Depending on the type of spool you use for your D10 directional control valve, your flow path math may have a reduction from the catalog stated maximum of 290 GPM to 85 GPM or your pressure drop through that flow path might increase dramatically.

The Custom Solution

This is where a custom solution is preferred. The answer is to utilize Slip In Cartridge Valvetechnology. With Slip In Cartridge Valves, you can pick a specific size valve for each flow path. An off the shelf valve, be it P-T, P-A, P-B, A-T, or B-T, all utilize the same spool and virtually the same size flow patch. With Slip In Cartridge Valves, you can get each of those flow paths customized for a specific flow requirement.
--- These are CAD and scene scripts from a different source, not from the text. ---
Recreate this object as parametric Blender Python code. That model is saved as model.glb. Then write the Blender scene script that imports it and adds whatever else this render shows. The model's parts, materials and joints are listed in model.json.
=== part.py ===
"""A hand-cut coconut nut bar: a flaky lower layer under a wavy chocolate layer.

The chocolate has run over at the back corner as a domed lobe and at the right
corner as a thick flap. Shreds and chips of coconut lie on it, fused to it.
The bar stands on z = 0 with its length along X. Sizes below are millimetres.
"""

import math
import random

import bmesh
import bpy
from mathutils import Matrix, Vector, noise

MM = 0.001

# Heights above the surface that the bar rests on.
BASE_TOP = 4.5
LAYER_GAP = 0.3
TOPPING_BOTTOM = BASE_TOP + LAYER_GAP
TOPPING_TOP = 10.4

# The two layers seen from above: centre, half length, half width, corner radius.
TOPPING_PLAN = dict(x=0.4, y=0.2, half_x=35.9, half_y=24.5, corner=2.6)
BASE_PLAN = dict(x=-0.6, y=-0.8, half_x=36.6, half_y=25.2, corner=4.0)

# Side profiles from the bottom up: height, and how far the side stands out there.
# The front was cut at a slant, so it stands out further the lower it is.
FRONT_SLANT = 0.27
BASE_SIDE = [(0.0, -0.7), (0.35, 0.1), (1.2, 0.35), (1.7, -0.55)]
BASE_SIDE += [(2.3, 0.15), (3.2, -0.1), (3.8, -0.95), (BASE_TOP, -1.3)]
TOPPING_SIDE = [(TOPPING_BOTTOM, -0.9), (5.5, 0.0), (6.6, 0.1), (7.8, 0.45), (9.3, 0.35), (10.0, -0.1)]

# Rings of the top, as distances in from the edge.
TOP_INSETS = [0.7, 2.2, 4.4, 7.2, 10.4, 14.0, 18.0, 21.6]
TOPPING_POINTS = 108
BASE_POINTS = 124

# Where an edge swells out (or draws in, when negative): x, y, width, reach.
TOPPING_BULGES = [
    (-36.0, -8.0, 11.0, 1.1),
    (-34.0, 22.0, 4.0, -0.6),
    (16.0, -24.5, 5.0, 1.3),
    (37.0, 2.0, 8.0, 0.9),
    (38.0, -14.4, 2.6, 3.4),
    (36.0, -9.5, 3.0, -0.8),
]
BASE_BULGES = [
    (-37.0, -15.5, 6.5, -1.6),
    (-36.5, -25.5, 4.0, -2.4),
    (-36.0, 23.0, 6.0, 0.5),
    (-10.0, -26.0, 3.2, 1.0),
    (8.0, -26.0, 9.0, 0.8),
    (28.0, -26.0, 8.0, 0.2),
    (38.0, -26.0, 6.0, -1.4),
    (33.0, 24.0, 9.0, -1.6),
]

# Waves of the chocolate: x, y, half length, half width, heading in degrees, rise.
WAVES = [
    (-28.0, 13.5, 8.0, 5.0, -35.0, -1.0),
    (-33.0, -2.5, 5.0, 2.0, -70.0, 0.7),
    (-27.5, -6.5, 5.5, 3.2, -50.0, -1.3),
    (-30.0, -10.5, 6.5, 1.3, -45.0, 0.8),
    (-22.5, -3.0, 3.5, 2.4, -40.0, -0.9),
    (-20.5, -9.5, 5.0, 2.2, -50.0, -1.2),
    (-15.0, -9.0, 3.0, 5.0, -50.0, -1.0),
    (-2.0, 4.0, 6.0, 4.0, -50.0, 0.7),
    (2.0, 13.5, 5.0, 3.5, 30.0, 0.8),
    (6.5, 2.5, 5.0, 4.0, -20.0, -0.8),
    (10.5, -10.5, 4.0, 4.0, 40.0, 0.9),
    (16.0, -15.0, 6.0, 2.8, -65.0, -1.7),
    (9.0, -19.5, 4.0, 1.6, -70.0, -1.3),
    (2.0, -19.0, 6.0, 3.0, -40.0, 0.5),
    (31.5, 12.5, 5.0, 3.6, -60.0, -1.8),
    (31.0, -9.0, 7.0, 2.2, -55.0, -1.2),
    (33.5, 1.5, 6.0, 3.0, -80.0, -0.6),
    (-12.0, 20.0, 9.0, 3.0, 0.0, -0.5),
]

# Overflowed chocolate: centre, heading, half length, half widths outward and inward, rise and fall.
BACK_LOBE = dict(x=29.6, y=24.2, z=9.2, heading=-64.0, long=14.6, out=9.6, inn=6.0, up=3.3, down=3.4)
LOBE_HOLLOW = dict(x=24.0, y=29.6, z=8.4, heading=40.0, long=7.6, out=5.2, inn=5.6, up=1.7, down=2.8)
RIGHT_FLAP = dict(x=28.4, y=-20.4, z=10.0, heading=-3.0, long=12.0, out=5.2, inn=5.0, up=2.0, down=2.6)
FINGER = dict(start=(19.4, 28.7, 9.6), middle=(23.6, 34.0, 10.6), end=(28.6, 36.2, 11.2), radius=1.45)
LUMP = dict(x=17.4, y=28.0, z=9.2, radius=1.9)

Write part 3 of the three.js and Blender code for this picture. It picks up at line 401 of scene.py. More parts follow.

In addition, you can separate the control of each function to allow for very precise control of such a large amount of oil. It may be necessary to add proportional control, timing functions, staging functions, or safety functions which are not possible with an off the shelf solenoid valve.

In a slip-in manifold, also referred to as DIN cartridges, we may utilize 3-6 solenoid valves to control a cylinder function, in place of the normal single or double solenoid. DIN Cartridge are available in standard sizes ranging from 16mm to 100mm in diameter, with flow rates from 24 GPM to over 1450 GPM.

By changing the area of the insert, top to bottom ratio, and the porting of the covers, we are able to come up with thousands of combinations for multitudes of hydraulic applications.

Why You Should Consider a Custom Hydraulic Valve Solution 2

The components of a DIN Slip In Cartridge Valve – The Insert, Poppet, Spring, and Cover. Available in sizes from 16mm to 100mm, designated by the DIN ISO cavity size, and flows from 1 – 1450 GPM.

Cross Company Custom Solutions

Cross and our engineers have worked with our customers to custom design manifolds for these high flow applications. We will take into account the mounting location, porting requirements, weight restrictions, and access limitations to design a block which will do the job.

Cross will then assemble the manifold and supply a custom block to our customer.

Once through the design process, buying a custom manifold is similar to buying an off the shelf D10 valve – just call Cross and order a single part number for a complete assembly.

Eaton has recently updated their line of slip-in cartridge valves. The new Eaton DIN Cartridge valves have 20+% increases in flow rates based on size. The new Eaton design utilized a flat cover which allows the insert to be longer, which allowed for the increase in flow.

Why You Should Consider a Custom Hydraulic Valve Solution 3

The same size machined cavity, but due to the change in the cover design, the insert is much larger which increases the Eaton DIN Slip-in Cartridge valve flow dramatically!